U spoke with his back to her, “You’re glad Y is here?”
A finished her cigarette before she spoke. Her hands dropped to her sides and hung there. She took a long breath, went to U, reached to touch the shoulder of his jacket, and let her arm drop again.
She said, “Sometimes.”

Monday, August 06, 2007

the ants are my friends; they're blowing in the wind

That misheard Dylan lyric gets repeated over and over in Lorrie Moore's novel Anagrams via the protagonist's imaginary daughter. Like all of Moore's work, the book is funny and sad, and has forever etched this whimsical line onto my brain, leaving me picturing ants every time I hear the song and thinking about the song every time I see an ant.

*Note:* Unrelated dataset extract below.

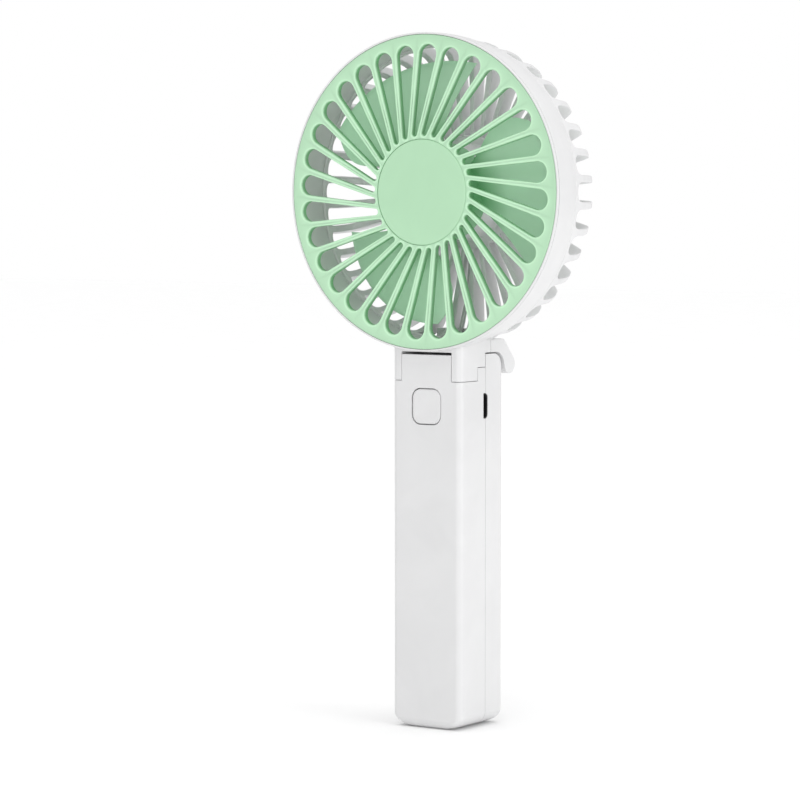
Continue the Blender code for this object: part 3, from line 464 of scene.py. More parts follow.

This is all background information to help me explain what is happening RIGHT NOW in real time at my desk. I am sitting at my desk because zero students showed up for school today. Zero! For years on Monday evenings as a waitress, I would lean on empty tables in an empty bar, just wanting to escape the whole thing, and wonder, "Will absolutely zero people come in tonight?" Inevitably, people would trickle in. There is something horribly wrong when people will always always ALWAYS show up at a bar, but there are days when zero students show up to school.

So my chin is heavy in my hand and I'm prepping for Fantasy Football 2007 when I notice this little ant climbing the wall directly to the right of my desk. The radio in my head immediately starts humming, "The answer my friends, is blowin in the wind." I watch him walk up the wall in the determined manner of a good little ant. And he falls. I've never seen this before. He gets back up. Walks halfway up the wall, toward the corkboard, and falls again. He just keeps doing it. Either the wall is slippery at that spot or his sticky ant feet aren't sticky enough for my concrete wall. Again, up from the desk, past the light switch, and he falls. The same exact path, halfway up, and falls.

And so I just sit there, humming that song, without any students, and start to cry, getting my list of top ten running backs all wet.